Jonathan Jansen takes up Distinguished Professor position at Stellenbosch University

The public intellectual and former vice-chancellor of the University of the Free State, Prof Jonathan Jansen, has accepted a position at Stellenbosch University (SU).

Jansen (61), an A-rated scientist with the National Research Foundation, will take up the position of distinguished professor in the Faculty of Education, where he will be teaching and conducting research on school governance, management, leadership and policy. He will also serve as a mentor to postgraduate students.

Announcing the appointment, Prof Wim de Villiers, SU Rector and Vice-Chancellor, said the institution would greatly benefit from Jansen's expertise as foremost author, thought leader and education specialist. “Prof Jansen is arguably one of the leading pedagogues of our time, but also the proverbial voice in the wilderness, addressing not only the state of the nation, but – equally important – the state of education in our beloved country."

Prof Nico Koopman, Vice-Rector: Social Impact, Transformation and Personnel, added: “Prof Jansen is a scholar at heart. We are confident that his research expertise will have a meaningful social impact on all levels of the education system in South Africa." 

Equally pleased at the prospect of welcoming Prof Jansen to SU's Faculty of Education, Prof Yusef Waghid, acting dean of the Faculty, said: “Prof Jansen's appointment offers tremendous opportunities for colleagues to engage with him in deliberative, responsible and courageous conversations – dialogues relating to what a university is and ought to do. I am optimistic that Prof Jansen's intellectual voice and passion for education will have a positive impact on the scholarly work with which the Faculty is associated. This is another opportunity to enhance our quest for our quest for a meaningful and just schooling system"

Commented Jansen: “I am very excited about this opportunity to work at one of the best universities on the continent and with some of the leading educational researchers in the field. I do hope to make a small contribution with my colleagues to making research count in the transformation of schools and in preparing the next generation of scholars."

Jansen, a recipient of three honorary doctorates and a fellow of the Center for Advanced Study in the Behavioral Sciences at Stanford University in 2016/17, took up the position at SU as from 1 November.

Prof Pumla Gobodo-Madikizela heads up crucial Research Chair

Professor Pumla Gobodo-Madikizela , award-winning author and eminent scholar, known internationally for her work in the field of trauma and reconciliation, holds the Research Chair in Social Change and Transformation at Stellenbosch University (SU).

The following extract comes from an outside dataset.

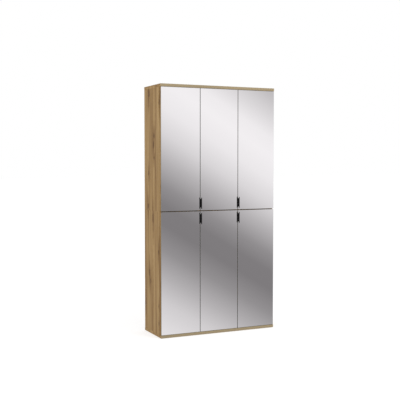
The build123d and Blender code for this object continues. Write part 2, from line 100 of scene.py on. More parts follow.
def mixColours(tree, amount, first, second, mode="MIX"):
    made = addNode(tree, "ShaderNodeMix", data_type="RGBA", blend_type=mode)
    for index, value in ((0, amount), (6, first), (7, second)):
        plug(tree, value, made.inputs[index])
    return made.outputs[2]


def mixValues(tree, amount, first, second):
    made = addNode(tree, "ShaderNodeMix", data_type="FLOAT")
    for index, value in ((0, amount), (2, first), (3, second)):
        plug(tree, value, made.inputs[index])
    return made.outputs[0]


def remap(tree, value, low, high, newLow=0.0, newHigh=1.0, curve="LINEAR"):
    made = addNode(tree, "ShaderNodeMapRange", {
        "Value": value, "From Min": low, "From Max": high, "To Min": newLow, "To Max": newHigh},
        interpolation_type=curve)
    return made.outputs["Result"]


def noise(tree, place, stretch, detail=2.0, roughness=0.5, output="Fac"):
    scaled = vectorCalc(tree, "MULTIPLY", place, stretch)
    return addNode(tree, "ShaderNodeTexNoise", {
        "Vector": scaled, "Scale": 1.0, "Detail": detail, "Roughness": roughness}).outputs[output]


def colourRamp(tree, value, stops):
    made = addNode(tree, "ShaderNodeValToRGB", {"Fac": value})
    elements = made.color_ramp.elements
    while len(elements) < len(stops):
        elements.new(1.0)
    for element, (position, colour) in zip(elements, stops):
        element.position = position
        element.color = colour
    return made.outputs["Color"]


def rgb(red, green, blue):
    # display values from 0 to 255, as a linear colour
    shares = [value / 255 for value in (red, green, blue)]
    return (*[s / 12.92 if s < 0.0405 else ((s + 0.055) / 1.055) ** 2.4 for s in shares], 1.0)


def newMaterial(name):
    made = bpy.data.materials.new(name)
    made.use_nodes = True
    tree = made.node_tree
    tree.nodes.clear()
    shader = addNode(tree, "ShaderNodeBsdfPrincipled")
    addNode(tree, "ShaderNodeOutputMaterial", {"Surface": shader.outputs[0]})
    place = addNode(tree, "ShaderNodeTexCoord").outputs["Object"]
    return made, tree, shader, place


def addBump(tree, shader, height, strength, distance):
    bump = addNode(tree, "ShaderNodeBump", {"Height": height, "Strength": strength, "Distance": distance})
    plug(tree, bump.outputs["Normal"], shader.inputs["Normal"])


print("wardrobe: oak board")
oakLook = {
    "light": (176, 146, 99),
    "middle": (153, 122, 76),
    "dark": (124, 93, 51),
    "knot": (84, 50, 14),
    "crack": (50, 28, 8),
    "bandsPerMetre": 24,
    "streaksPerMetre": 150,
    "poresPerMetre": 800,
    "ringSpacing": 0.007,
    "knotCells": (7.0, 7.0, 4.5),      # chance knots, cells per metre
    "knotShare": 0.55,
    "knotDepth": 0.04,                 # how far a listed knot reaches into the board
    "upperShift": 1.37,                # the upper module is cut from another stretch of the print
    "roughness": 0.52,
}

# knots on the outer face of the left side: y and z of the middle, half width, half height
sideKnots = [
    (0.081, 1.911, 0.019, 0.034), (-0.133, 1.832, 0.011, 0.036), (-0.027, 1.575, 0.014, 0.026),
    (-0.014, 1.505, 0.017, 0.032), (-0.026, 1.401, 0.012, 0.020), (0.091, 1.283, 0.012, 0.022),
    (0.105, 1.019, 0.014, 0.026), (0.001, 0.930, 0.015, 0.044), (-0.117, 0.672, 0.012, 0.026),
    (0.083, 0.490, 0.013, 0.034), (0.051, 0.425, 0.012, 0.026), (0.163, 0.228, 0.013, 0.024),
    (-0.120, 0.247, 0.010, 0.022), (-0.119, 0.112, 0.010, 0.028),
]


def placedKnots():
    # distance to the nearest knot of the list, 1 at its rim, and the same for its long dark tail
    tree = bpy.data.node_groups.new("placedKnots", "ShaderNodeTree")
    tree.interface.new_socket(name="Place", in_out="INPUT", socket_type="NodeSocketVector")
    tree.interface.new_socket(name="Rim", in_out="OUTPUT", socket_type="NodeSocketFloat")
    tree.interface.new_socket(name="Tail", in_out="OUTPUT", socket_type="NodeSocketFloat")
    place = addNode(tree, "NodeGroupInput").outputs["Place"]
    output = addNode(tree, "NodeGroupOutput")
    for socket, taller, wider in (("Rim", 1.0, 1.0), ("Tail", 4.0, 1.1)):
        nearest = 9.0
        for y, z, halfWidth, halfHeight in sideKnots:
            away = vectorCalc(tree, "SUBTRACT", place, (sideX, y, z))
            size = (1 / oakLook["knotDepth"], 1 / (halfWidth * wider), 1 / (halfHeight * taller))
            scaled = vectorCalc(tree, "MULTIPLY", away, size)
            nearest = calc(tree, "MINIMUM", nearest, vectorCalc(tree, "LENGTH", scaled))
        plug(tree, nearest, output.inputs[socket])
    return tree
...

Gobodo-Madikizela has also been rated by the National Research Foundation as a researcher who enjoys considerable international recognition by her peers. She was a member of the former Truth and Reconciliation Committee, after which she conducted research particularly on the elements that lead to healing when victims and transgressors enter into dialogue after mass trauma and violence. Thereafter, while she was a fellow at Harvard University, she wrote the award-winning book A human being died that night: A South African story of forgiveness.

She says of her work: “After completing my Ph.D., my research was focused on questions around themes of remorse, empathy and forgiveness. This work has led me to exploring the role of dialogue when victims, perpetrators and beneficiaries of gross human rights abuses have to live together in one country, and sometimes as neighbours.”

Gobodo-Madikizela has recently expanded this work to explore the concept of empathy more deeply by engaging a perspective that takes as its starting point the embodied African phenomenon of inimba  ̶  a Xhosa word that loosely translated means “umbilical cord"  ̶  and integrating it with the relational and psychoanalytic concept of intersubjectivity. The goal is to find a richer, deeper and more complex understanding of empathy that takes into account an African knowledge archive.